»»

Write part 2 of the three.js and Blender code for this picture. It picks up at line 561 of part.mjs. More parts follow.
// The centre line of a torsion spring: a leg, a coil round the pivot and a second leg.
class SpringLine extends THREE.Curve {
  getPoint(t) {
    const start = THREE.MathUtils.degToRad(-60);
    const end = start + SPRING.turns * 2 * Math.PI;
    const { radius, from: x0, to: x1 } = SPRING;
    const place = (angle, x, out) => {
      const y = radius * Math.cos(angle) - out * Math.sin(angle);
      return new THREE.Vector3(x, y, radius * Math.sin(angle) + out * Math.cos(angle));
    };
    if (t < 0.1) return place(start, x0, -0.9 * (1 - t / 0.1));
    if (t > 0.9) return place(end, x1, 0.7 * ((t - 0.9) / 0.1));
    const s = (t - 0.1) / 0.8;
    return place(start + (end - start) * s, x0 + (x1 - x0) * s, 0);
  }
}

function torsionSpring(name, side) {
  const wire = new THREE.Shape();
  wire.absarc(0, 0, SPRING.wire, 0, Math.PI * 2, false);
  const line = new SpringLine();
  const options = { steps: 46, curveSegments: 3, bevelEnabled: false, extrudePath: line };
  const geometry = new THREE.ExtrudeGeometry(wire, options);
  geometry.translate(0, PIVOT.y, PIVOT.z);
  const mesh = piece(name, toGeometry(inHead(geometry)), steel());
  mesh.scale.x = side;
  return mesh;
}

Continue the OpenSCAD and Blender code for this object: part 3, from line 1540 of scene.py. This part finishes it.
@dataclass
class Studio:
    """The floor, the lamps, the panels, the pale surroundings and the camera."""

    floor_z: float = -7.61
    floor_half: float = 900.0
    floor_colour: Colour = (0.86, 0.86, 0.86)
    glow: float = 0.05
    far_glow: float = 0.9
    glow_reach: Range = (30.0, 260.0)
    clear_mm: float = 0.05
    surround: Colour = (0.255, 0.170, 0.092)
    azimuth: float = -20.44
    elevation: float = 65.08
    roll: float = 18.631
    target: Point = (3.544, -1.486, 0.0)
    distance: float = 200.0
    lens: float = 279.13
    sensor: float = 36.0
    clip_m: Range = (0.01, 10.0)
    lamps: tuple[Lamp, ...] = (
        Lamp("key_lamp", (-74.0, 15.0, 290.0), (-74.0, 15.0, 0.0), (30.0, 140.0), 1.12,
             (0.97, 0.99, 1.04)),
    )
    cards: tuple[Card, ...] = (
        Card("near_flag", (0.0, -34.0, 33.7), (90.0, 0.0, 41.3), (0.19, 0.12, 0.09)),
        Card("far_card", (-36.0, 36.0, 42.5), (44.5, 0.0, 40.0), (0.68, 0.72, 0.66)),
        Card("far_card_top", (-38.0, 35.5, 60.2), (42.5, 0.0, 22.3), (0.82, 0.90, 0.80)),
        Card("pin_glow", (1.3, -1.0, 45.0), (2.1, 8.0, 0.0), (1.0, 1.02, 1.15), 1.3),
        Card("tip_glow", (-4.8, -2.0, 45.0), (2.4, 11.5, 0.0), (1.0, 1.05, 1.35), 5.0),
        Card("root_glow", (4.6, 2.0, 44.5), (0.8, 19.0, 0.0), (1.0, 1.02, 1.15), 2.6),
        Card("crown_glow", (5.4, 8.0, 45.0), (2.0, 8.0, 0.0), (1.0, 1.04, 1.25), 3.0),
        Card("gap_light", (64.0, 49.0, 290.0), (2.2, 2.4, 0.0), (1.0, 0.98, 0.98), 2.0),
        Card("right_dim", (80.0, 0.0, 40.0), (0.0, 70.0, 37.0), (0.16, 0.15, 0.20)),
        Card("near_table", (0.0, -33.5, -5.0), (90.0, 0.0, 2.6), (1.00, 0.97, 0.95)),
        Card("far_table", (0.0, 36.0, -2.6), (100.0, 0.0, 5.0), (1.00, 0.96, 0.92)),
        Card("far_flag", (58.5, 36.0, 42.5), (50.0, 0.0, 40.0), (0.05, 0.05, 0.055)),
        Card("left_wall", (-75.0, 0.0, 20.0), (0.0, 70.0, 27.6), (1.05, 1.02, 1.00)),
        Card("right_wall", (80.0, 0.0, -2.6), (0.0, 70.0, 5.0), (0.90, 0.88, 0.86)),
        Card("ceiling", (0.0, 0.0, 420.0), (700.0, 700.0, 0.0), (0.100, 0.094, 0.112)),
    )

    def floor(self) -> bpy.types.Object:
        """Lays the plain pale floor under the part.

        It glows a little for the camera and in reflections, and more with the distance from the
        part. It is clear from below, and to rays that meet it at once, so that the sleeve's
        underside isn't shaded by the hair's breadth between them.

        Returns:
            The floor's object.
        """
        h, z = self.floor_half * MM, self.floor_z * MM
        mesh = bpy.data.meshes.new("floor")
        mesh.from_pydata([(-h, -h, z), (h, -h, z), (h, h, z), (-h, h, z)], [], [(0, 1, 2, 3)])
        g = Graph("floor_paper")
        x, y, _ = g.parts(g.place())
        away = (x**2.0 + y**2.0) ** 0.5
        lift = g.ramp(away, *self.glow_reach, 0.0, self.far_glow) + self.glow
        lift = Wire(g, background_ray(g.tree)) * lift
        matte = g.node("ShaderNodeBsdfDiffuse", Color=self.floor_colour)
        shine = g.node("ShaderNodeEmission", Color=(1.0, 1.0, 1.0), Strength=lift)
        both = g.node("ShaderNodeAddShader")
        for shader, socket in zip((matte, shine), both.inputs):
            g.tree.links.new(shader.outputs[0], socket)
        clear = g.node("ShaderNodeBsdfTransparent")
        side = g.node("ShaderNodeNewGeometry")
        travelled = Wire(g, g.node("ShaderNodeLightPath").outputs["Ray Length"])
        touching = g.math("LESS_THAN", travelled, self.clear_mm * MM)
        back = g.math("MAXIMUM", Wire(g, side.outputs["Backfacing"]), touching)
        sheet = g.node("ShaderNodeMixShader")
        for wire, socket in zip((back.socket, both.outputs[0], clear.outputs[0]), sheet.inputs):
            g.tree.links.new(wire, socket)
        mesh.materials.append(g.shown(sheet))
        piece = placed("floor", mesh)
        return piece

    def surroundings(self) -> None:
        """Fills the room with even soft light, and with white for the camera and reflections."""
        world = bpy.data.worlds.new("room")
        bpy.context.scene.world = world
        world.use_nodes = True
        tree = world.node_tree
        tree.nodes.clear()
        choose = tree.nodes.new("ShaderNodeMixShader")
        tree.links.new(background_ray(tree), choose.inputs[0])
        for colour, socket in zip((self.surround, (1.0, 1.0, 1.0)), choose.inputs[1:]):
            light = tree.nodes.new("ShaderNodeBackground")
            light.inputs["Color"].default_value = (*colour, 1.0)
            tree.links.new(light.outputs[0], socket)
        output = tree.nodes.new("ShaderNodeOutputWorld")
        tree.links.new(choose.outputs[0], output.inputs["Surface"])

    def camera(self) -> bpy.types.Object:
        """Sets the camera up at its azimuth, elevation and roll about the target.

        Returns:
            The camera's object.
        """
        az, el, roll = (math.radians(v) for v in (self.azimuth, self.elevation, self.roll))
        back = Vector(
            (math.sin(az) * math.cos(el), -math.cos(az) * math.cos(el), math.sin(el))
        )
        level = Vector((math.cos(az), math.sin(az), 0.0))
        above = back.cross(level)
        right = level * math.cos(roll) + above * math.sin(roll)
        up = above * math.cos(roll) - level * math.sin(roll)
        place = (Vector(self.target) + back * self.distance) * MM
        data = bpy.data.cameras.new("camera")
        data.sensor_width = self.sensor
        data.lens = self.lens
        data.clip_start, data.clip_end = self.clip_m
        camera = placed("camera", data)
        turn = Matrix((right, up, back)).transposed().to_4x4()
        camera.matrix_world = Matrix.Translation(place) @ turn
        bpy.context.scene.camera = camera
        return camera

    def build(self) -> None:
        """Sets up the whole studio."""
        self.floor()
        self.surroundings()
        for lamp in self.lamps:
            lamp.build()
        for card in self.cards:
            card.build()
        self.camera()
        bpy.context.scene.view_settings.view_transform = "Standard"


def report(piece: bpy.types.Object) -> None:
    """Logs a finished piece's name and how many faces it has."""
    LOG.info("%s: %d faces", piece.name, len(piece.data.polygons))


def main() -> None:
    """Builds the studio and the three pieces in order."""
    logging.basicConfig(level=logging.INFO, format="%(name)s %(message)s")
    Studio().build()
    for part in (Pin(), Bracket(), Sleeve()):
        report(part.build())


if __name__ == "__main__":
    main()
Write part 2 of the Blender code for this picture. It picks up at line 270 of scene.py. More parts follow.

««

PROBLEM TO SOLVE ▸
What is wanted is an exact copy of the lines from the line containing "Continue the OpenSCAD" to the line containing "the lamps, the", both lines included, and of no other line.

EXERCISE RESPONSE ▸
Continue the OpenSCAD and Blender code for this object: part 3, from line 1540 of scene.py. This part finishes it.
@dataclass
class Studio:
    """The floor, the lamps, the panels, the pale surroundings and the camera."""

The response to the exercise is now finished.